Can it be said that there is something radically wrong striking at the very fundamentals of constitutional government to permit the Legislature in its reserve power to create a temporary emergency bureau and place it, during the period of the emergency, outside of the provisions of the Civil Service Law? It can hardly be said that a year is an unreasonable time within which to change a temporary bureau of such proportions as the emergency relief bureau, into a permanent division of the government. It is to be noted that neither the State nor the municipal Civil Service Commission which should be vigilant to protect civil service status is urging petitioners’ cause.

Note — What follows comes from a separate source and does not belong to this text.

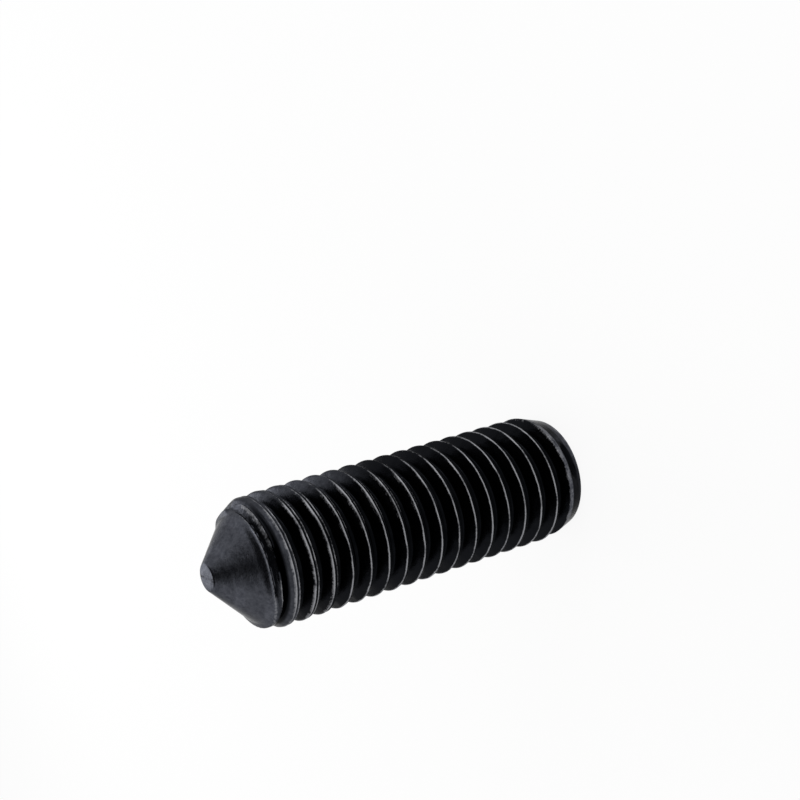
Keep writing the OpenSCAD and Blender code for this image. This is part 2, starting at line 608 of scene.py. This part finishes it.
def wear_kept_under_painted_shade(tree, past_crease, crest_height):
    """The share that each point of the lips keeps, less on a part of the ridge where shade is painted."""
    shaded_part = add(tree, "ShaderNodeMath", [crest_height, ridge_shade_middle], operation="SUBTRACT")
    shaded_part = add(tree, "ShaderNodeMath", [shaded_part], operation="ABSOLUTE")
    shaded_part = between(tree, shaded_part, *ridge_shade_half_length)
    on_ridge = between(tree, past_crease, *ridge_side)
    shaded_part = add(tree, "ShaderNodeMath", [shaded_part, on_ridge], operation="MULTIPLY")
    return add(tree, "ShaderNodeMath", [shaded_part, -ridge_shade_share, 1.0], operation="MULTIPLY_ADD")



Finally as a practical matter the sole period now in issue is the temporary status from this date until July 1, 1937, that is, less than four months. There are no “ positions ” to be filled. There are no budgetary provisions to pay for such positions if they existed. Hence these petitioners cannot be appointed. The result, therefore, would merely mean the end of the present municipal machinery for administering local relief of which these employees are a necessary part, between now and July 1,1937. Such a mandatory direction of the court that may throw the work of the emergency relief bureaus into great disorder and confusion during this short remaining emergency period should in my opinion not be made.
The defenses are sufficient. The order should be affirmed.
Order reversed, with twenty dollars costs and disbursements, and the motion for a final peremptory order of mandamus granted. Settle order on notice.